Can a third-party energy consultant or ESCO pull our usage data automatically?▾
Yes, but only through EDI. The consultant or ESCO must complete EDI core testing, execute a Data Security Agreement with RG&E, and collect a signed Customer Data Authorization Form. Once certified, they request data via EDI 814-HU and receive 867/867-HIU transactions, typically within 5-10 business days of each meter read. There is no public REST API.
Does RG&E support Green Button?▾
No. As of 2026, NYSEG/RG&E does not implement Green Button Download My Data or Connect My Data. Energy Manager offers a comparable (non-ESPI) CSV export, and the statewide IEDR platform may add standardized API access in later phases.
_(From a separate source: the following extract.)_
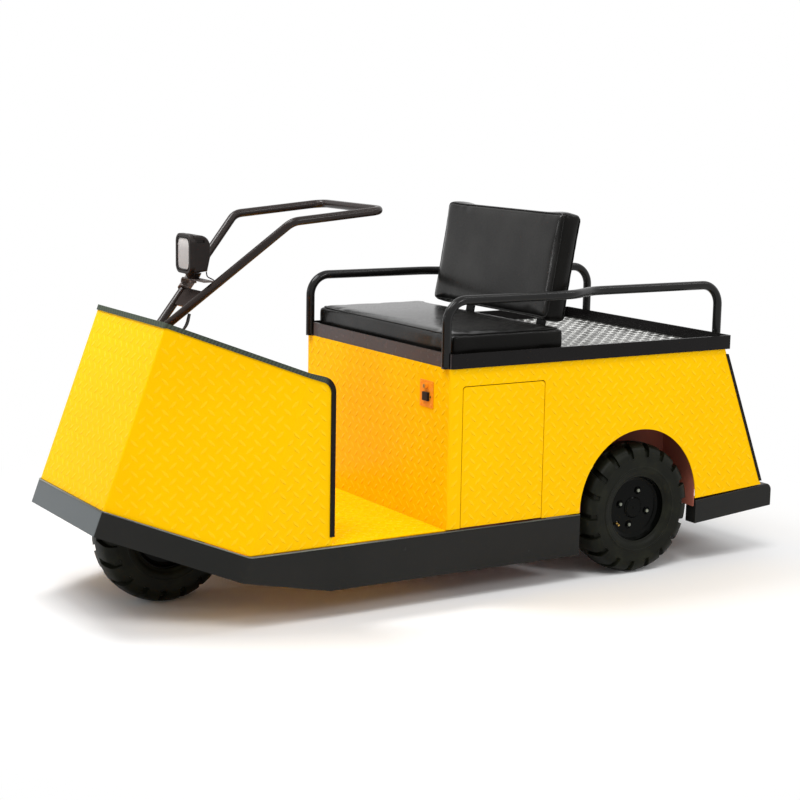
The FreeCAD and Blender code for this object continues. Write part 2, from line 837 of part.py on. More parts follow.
def rim_shape(centre, out, bore, through):
    """Disc wheel: barrel with lips, dished disc with bolt pockets, hub sleeve and cap.

    out is +1 when the dished face looks towards +Y; through leaves the cap open for a pin.
    """
    r = rim_r - clear
    bead = rim_w / 2 - rim_lip - 2 + clear
    lip = bead + rim_lip
    high = r + rim_rise
    wall = r - barrel_t
    disc_in = disc_y - disc_t
    cap = disc_y + cap_rise
    section = [
        (high, lip), (high, bead), (r, bead), (r, -bead), (high, -bead), (high, -lip),
        (wall, -lip), (wall, disc_in - 10), (wall - 12, disc_in), (hub_r, disc_in), (hub_r, hub_in), (bore, hub_in),
    ]
    if through:
        section += [(bore, cap)]
    else:
        section += [(bore, disc_y - 4), (0, disc_y - 4), (0, cap)]
    section += [(hub_r - 3, cap), (hub_r, cap - 3), (hub_r, disc_y), (wall - 12, disc_y), (wall - 3, disc_y + 4),
                (wall, disc_y + 12), (wall, lip)]
    wheel = revolve_y([(a, out * b) for a, b in section], centre)
    across = V(0, out, 0)
    for spot in stud_spots(centre, out):
        wheel = wheel.cut(rod(spot - across * (disc_t + 5), spot + across * 5, stud_r))
        wheel = wheel.cut(rod(spot - across * stud_pocket, spot + across * 5, stud_pocket_r))
    valve = centre + V(-valve_spot[0], 0, valve_spot[1])
    return wheel.cut(rod(valve, valve + across * (disc_y + 10), valve_r))


def make_rear_axle():
    """Housing tube with the gear case bulge, end flanges and stubs."""
    y_end = rear_wheel_y + hub_in - 22
    centre = V(rear_axle_x, 0, tyre_r)
    pieces = [
        rod(centre - V(0, y_end, 0), centre + V(0, y_end, 0), axle_tube_r),
        rod(centre - V(0, gear_case_w / 2, 0), centre + V(0, gear_case_w / 2, 0), gear_case_r),
    ]
    for side in (-1, 1):
        inner = centre + V(0, side * (y_end - axle_flange_t), 0)
        outer = centre + V(0, side * y_end, 0)
        tip = centre + V(0, side * (rear_wheel_y + disc_y - 6), 0)
        pieces += [rod(inner, outer, axle_flange_r), rod(outer, tip, rear_stub_r)]
    return fuse(pieces)


def make_motor():
    """Drive motor ahead of the axle, as one plain cylinder."""
    start = V(rear_axle_x + gear_case_r + clear, 0, tyre_r + motor_lift)
    return rod(start, start + V(motor_length, 0, 0), motor_r)


def leaf_point(depth, x, camber):
    """Point of the leaf pack, depth below its top face, at x from the axle."""
    top = tyre_r + axle_tube_r + leaf_top_gap
    r = camber + depth
    return V(rear_axle_x + x, 0, top + camber - math.sqrt(r ** 2 - x ** 2))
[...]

Can our business shop for a competitive electricity supplier?▾
Yes. New York is a deregulated market, so C&I customers may buy electricity supply from a competitive ESCO or stay on RG&E Supply Service, while RG&E always provides regulated delivery. Customers above 300 kW are placed on Service Classification No. 8 with hourly market-based pricing.
Which rate schedule applies to our facility?▾
It depends on demand. SC-2 covers small general service (12 kW or less and under 3,000 kWh/month), SC-7 covers general service at 12 kW minimum, SC-3 covers 100 kW minimum demand-billed accounts, and SC-8 covers large general service (300 kW+) on a mandatory time-of-use rate. Exact charges are in RG&E's PSC No. 19 tariff.